Utah State men’s basketball coach Craig Smith is on his second contract extension with the Aggies in just three years, the most recent of which he confirmed last week during a virtual press conference.
When Smith came in to take over the Aggies, he was coming off a four-year stint at South Dakota. During his time in Logan, Utah State has qualified for two consecutive NCAA Tournaments and sent former guard Sam Merrill to the NBA. And the university rewarded him.
Smith’s latest deal, signed in December, is for six years and $5.025 million, running from April 1, 2020 to March 31, 2026, per documents obtained via public records request by The Salt Lake Tribune. His total compensation increases in $25,000 increments each year from $775,000 in the first to $900,000 in the last. Those numbers include money he makes for media appearances.
Smith’s initial contract was for 5 years, $3.5 million. In September 2019, his contract was extended a year and worth $4.65 million. That extension also stipulated that if the Aggies qualify for the NCAA Tournament, Smith gets an extra year added to his deal.
Smith’s newest contract tacks on another two seasons compared to the 2019 extension. Ostensibly, the 2020 extension took what was a five-year deal in 2018 and made it into an eight-year deal.
If Smith stays with the Aggies through the 2025-26 season, he will have made $6.425 million before bonuses, including money he already made in the 2018-19 and 2019-20 seasons.

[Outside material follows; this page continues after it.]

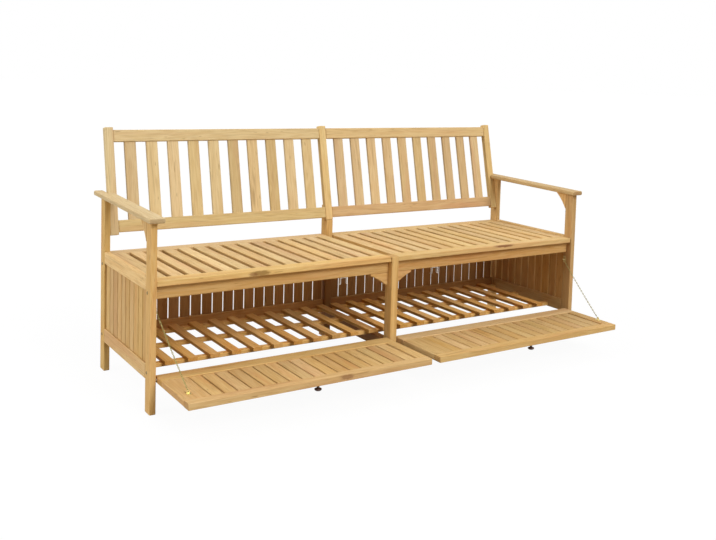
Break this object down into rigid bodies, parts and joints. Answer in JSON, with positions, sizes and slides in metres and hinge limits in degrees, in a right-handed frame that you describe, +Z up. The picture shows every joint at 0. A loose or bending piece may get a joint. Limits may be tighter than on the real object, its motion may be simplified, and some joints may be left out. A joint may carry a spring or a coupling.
{
  "type": "garden storage bench",
  "caption": "Long slatted wooden bench with arms and a raked back, over a storage box closed by drop-down doors held level by stays.",
  "frame": {"origin": "on the floor, in the middle of the centre front foot", "axes": "+X along the bench to the sitter's left, which is the right in a front view; +Y to the back; +Z up"},
  "size_m": [1.784, 0.8385, 0.8379],
  "materials": {
    "acacia": "oiled, satin",
    "dark_wood": "stained dark, satin",
    "zinc_steel": "zinc plated",
    "brass": "brass plated"
  },
  "bodies": {
    "bench": {"post_front_left": "acacia", "post_front_right": "acacia", "post_rear_left": "acacia", "post_rear_right": "acacia", "post_front_centre": "acacia", "post_rear_centre": "acacia", "armrest_left": "acacia", "armrest_right": "acacia", "arm_bracket_left": "acacia", "arm_bracket_right": "acacia", "seat_front_rail_left": "acacia", "seat_front_rail_right": "acacia", "seat_slats_left": "acacia", "seat_slats_right": "acacia", "apron_left": "acacia", "apron_right": "acacia", "apron_bracket_left": "acacia", "apron_bracket_right": "acacia", "end_upper_rail_left": "acacia", "end_upper_rail_right": "acacia", "end_boards_left": "acacia", "end_boards_right": "acacia", "rear_upper_rail_left": "acacia", "rear_upper_rail_right": "acacia", "rear_boards_left": "acacia", "rear_boards_right": "acacia", "centre_seat_rail": "acacia", "centre_floor_rail": "acacia", "floor_left": "acacia", "floor_right": "acacia", "back_stile_left": "acacia", "back_stile_right": "acacia", "back_stile_centre": "acacia", "back_top_rail_left": "acacia", "back_top_rail_right": "acacia", "back_slats_left": "acacia", "back_slats_right": "acacia", "pivot_pin_centre": "zinc_steel", "stay_post_plate_left": "brass", "stay_post_plate_right": "brass", "stay_left": "brass", "stay_right": "brass", "door_catch_left": "zinc_steel", "door_catch_right": "zinc_steel"},
    "left_door": {"door_boards_left": "acacia", "door_free_rail_left": "acacia", "door_inner_stile_left": "acacia", "door_outer_stile_left": "acacia", "knob_left": "dark_wood", "pivot_pin_left": "zinc_steel", "stay_door_plate_left": "brass"},
    "right_door": {"door_boards_right": "acacia", "door_free_rail_right": "acacia", "door_inner_stile_right": "acacia", "door_outer_stile_right": "acacia", "knob_right": "dark_wood", "pivot_pin_right": "zinc_steel", "stay_door_plate_right": "brass"}
  },
  "joints": [
    {"name": "left_door_hinge", "type": "hinge", "parent": "bench", "child": "left_door", "pos_m": [-0.437, -0.0132, 0.1071], "axis": [-1, 0, 0], "range_deg": [0, 90], "deforming": ["stay_left"]},
    {"name": "right_door_hinge", "type": "hinge", "parent": "bench", "child": "right_door", "pos_m": [0.437, -0.0132, 0.1071], "axis": [-1, 0, 0], "range_deg": [0, 90], "deforming": ["stay_right"]}
  ]
}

“Coach Smith understands and excels at all aspects of a successful program from recruiting, to player development, to opponent scouting, to community relations and all points in between,” USU Athletic Director John Hartwell said in a statement. “Under Craig’s leadership, we look forward to continued success in the Mountain West Conference and on a national level.”
If Smith and the university want to negotiate a buyout — a common occurrence when another college program poaches a coach under contract — the money paid depends on which party chooses end the contract. If Smith decides to do so, he will owe USU 25% of what’s left on his deal. But if the university terminates the contract, it will have to pay Smith 75% of his remaining salary.
In other words: the earlier Smith leaves, the more money that will be owed by either him or the university.
What’s notable is that the buyout figure has changed as amendments have been added to the contract.
In Smith’s original five-year deal, either Smith or USU would have had to pay 75% of the remaining salary to the other party if they terminated the agreement. But the 2019 amendment to the contract stipulates that Smith would pay 30% of what’s left on his deal to the school in the event he choose to terminate it. However, the number stayed at 75% if the university chose to back out.
Utah State paid South Dakota $206,250 when Smith signed the deal to coach the Aggies in September 2018, per documents obtained by via public records request by The Tribune.
Smith has a laundry list of standard perks in his contract, mostly tied to results.
For instance, Smith gets $100,000 if the Aggies win the national championship. If the team gets an at-large bid to the NCAA Tournament, he gets $20,000. If it wins an NCAA Tournament game that isn’t in the First Four category, he gets $20,000 for each win.
If Smith is named Coach of the Year by the MWC, he earns $10,000. He was given that honor last season.
And, if USU beats the University of Utah or BYU during the season, Smith earns $5,000.
Assistant coach raises
Smith negotiated a larger pool of money for his assistant coaches in his new contract extension. His original deal called the university earmarking $565,000 for assistant coach salaries and an extra $47,083 if the Aggies earned an at-large bid to the NCAA Tournament.
But with the new deal, those figures increased to $645,000 and $53,570, respectively, starting in the second year of the contract, which is listed running from April 1, 2019 to March 31, 2020. So it appears the increases for Smith’s assistant coaches are retroactive to the 2019-20 season, which was cut short by the COVID-19 pandemic.